The belief or expectation that “good” couples don’t or shouldn’t fight prevents us from admitting to each other (or even to ourselves) that we may need to learn to manage our differences more skillfully and perhaps make some changes in the process. Since change can and usually does involve stepping into the unknown and being at risk of losing something, there is a pretty high likelihood that there will be some resistance to taking this step.

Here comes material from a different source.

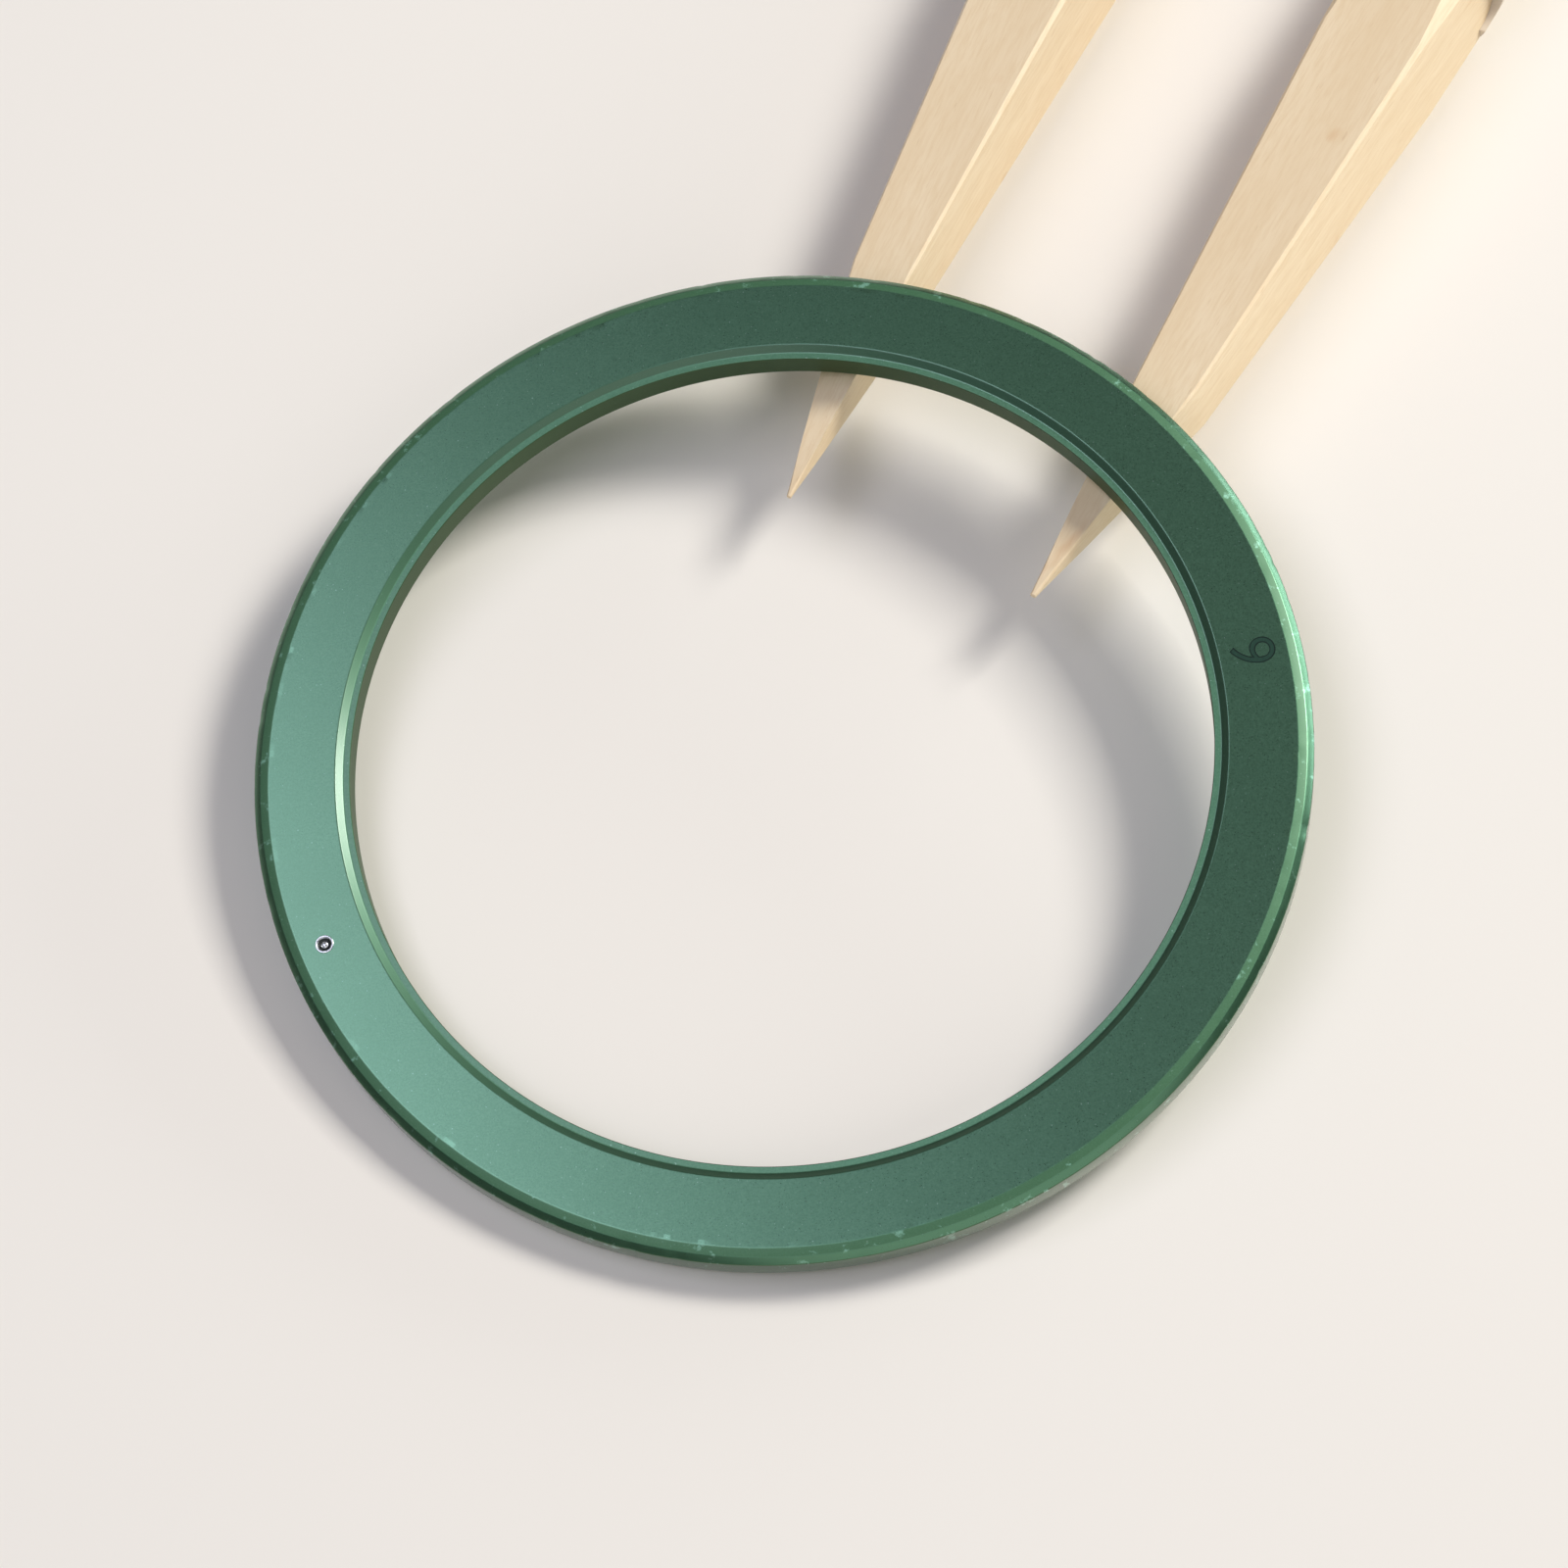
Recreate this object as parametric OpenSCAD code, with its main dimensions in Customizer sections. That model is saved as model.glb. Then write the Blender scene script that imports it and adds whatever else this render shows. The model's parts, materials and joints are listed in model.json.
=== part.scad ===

The alternative to doing so is to deny, avoid, or bury unresolved differences, which inevitably does damage to the foundation and trust level, of the relationship. It also diminishes the capacity for intimacy that is available in the relationship. Unaddressed differences and emotional “incompletions” inevitably diminish the quality of a couple’s connection by eroding feelings of affection to the point where nothing but resentment apathy, and bitterness exist between them. Divorce or worse (a continuation of a dead relationship) is likely to follow.
The renowned marriage researcher John Gottman has studied thousands of couples in his Seattle “Love Lab” and found that these categories of couples that he observed: “validating, volatile and avoidant” it was the third group, the avoiders, who were most at risk of having unsuccessful marriages. Their failure to address issues that could be potentially divisive created an unintended self-fulfilling prophecy by causing the neglected differences to deteriorate and erode what Gottman refers as the “fondness and affection system”.
While volatile couples may experience intense interchanges that can at times be painful to one or both of them, addressing a difference directly, even somewhat unskillfully is far better than avoiding the acknowledgment of differences altogether. Not surprisingly Gottman found that the validating couples were the most successful in sustaining long-term relationships with each other. Yet even they had their share of differences that needed to be addressed. The many differences between this group and the others is that they not only were willing to acknowledge and confront issues when they arose between them, but they addressed them with a high level of skill and were able to resolve differences (or in some cases learn to live with irreconcilable differences) efficiently and effectively.
These couples don’t generally come into their relationships with previously developed conflict management skills. What they do bring into their relationship is a willingness to learn, an openness towards each other’s feelings and concerns, and a commitment to bring a high level of honesty, respect, and integrity to their relationship. This intention is born out of an appreciation not only of each person’s partner, but of the intrinsic value of the relationship itself. This appreciation creates a mutual sense of “enlightened self-interest” in which each partner is motivated by a desire to enhance the well being of the other in the recognition that in doing so they are enhancing their own well being in the process.
As couples embody these intentions they become less attached to their preferences and less inclined to willfully dominate each other, Differences don’t disappear; they simply become less problematic and less significant. When these couples find themselves in conflict, and they do from time to time, their interactions while passionate, are likely to be less destructive and often produce positive outcomes that enhance their relationship. This form of conflict management or “conscious combat” typically involves the following guidelines:
- A willingness to acknowledge that a difference exists within the relationship and to identify the nature of that difference.
- A stated intention on the part of both partners to work towards a mutually satisfying resolution to the problem.
- A willingness to listen openly and non-defensively to each partner as they declare their concerns, requests, and desires. No interruptions or “corrections” ‘until the speaker is finished.
- A desire on the part of both partners to understand what needs to happen in order for the each person to experience satisfaction with the outcome.
- A commitment to speak without blame, judgment or criticism focusing exclusively on one’s own experience, needs and concerns.
This process can be repeated until each partner feels that a satisfactory degree of understanding and/or agreement has occurred and there is a feeling of at least temporary completion shared by both partners. Prior to responding, it’s helpful for each to restate or paraphrase what they heard their partner say as may times as it takes to affirm a clear and mutual understanding of each other’s feelings needs and concerns.
Completion does not infer that the matter is now settled permanently, once and for all, but rather that an impasse has been broken, a negative pattern has been interrupted, or sufficient tension in the relationship has been lowered to allow for an appreciation and understanding of each partner’s perspective. The expectation that differences “should” be completely resolved after a single interaction can set couples up for frustration which often serves to intensify feelings of blame, shame, and resentment which tend to amplify the impasse.
In addition to patience, other qualities that enhance conscious combat are vulnerability, honesty, compassion, commitment, acceptance, courage, generosity of spirit, and self-restraint. While few of us come into relationships with these traits fully developed, committed partnerships provide an ideal setting to practice and strengthen them. The process can be demanding, but given the benefits and rewards, well worth the effort. See for yourself.